Perhaps this is the time when John's birth date became clouded. Since he was not of age, he would have been made a ward of the courts. Declaring his age as 17 would give him some protection and make it easier to get a better job with better wages. John is known to have complained in later years that his uncle, who apparently was supposed to be holding his wages for him, never turned them over and cheated John out of his money.

There has always been some confusion as to where the youngest child, Martha was born. It was known that her birth date was circa 1852-1853 and if the immigration year of 1852 were true, she would have been born in this country. However, the 1860 census records for Maries County, Missouri lists Isabella Furgerson and her daughter, Martha, living with Isabella's father, John Hunter; all are listed as being born in Scotland. This further confirms 1855 as the year the family immigrated.

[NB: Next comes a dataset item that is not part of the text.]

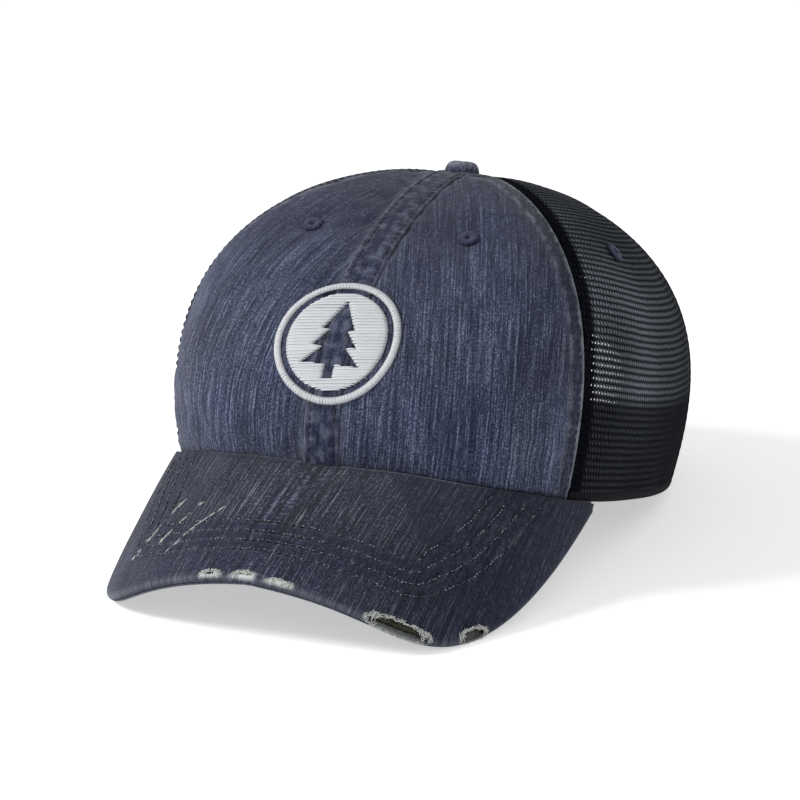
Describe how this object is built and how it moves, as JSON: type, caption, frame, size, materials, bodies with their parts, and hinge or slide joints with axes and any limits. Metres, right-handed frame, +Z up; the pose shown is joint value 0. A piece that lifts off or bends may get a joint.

At any rate, the 1860 Census has John Ferguson, age 19, "Riverman" living in St. Louis with his uncle William Dunlap. It is said he came to Miller County in 1861, going first to Maries County to visit family. Records show John Married Dorcas Cansada Shelton 4 June 1862 in Miller County, Missouri and fourteen children were born of this union. They raised their family in the Madden area and later moved to a house in town.

 Ferguson Men
This is a photograph of John Ferguson with some of his sons and sons-in-law.
Seated L-R: George Martin (Laura), Squire John, Willie Mace (Martha "Mattie")
Standing: Fred Ferguson, George Arnold (Isabelle), John Richard "Jack" Ferguson,
Frank Ferguson, Harry Ferguson, William T. Ferguson, George Ferguson.
Cut off: Edmund Scott Ferguson.
Not present: Charles D. Ferguson & Grant Williams (Elizabeth).

The stories and newspaper accounts still remain fascinating and entertaining reading…some of the dates just need to be changed.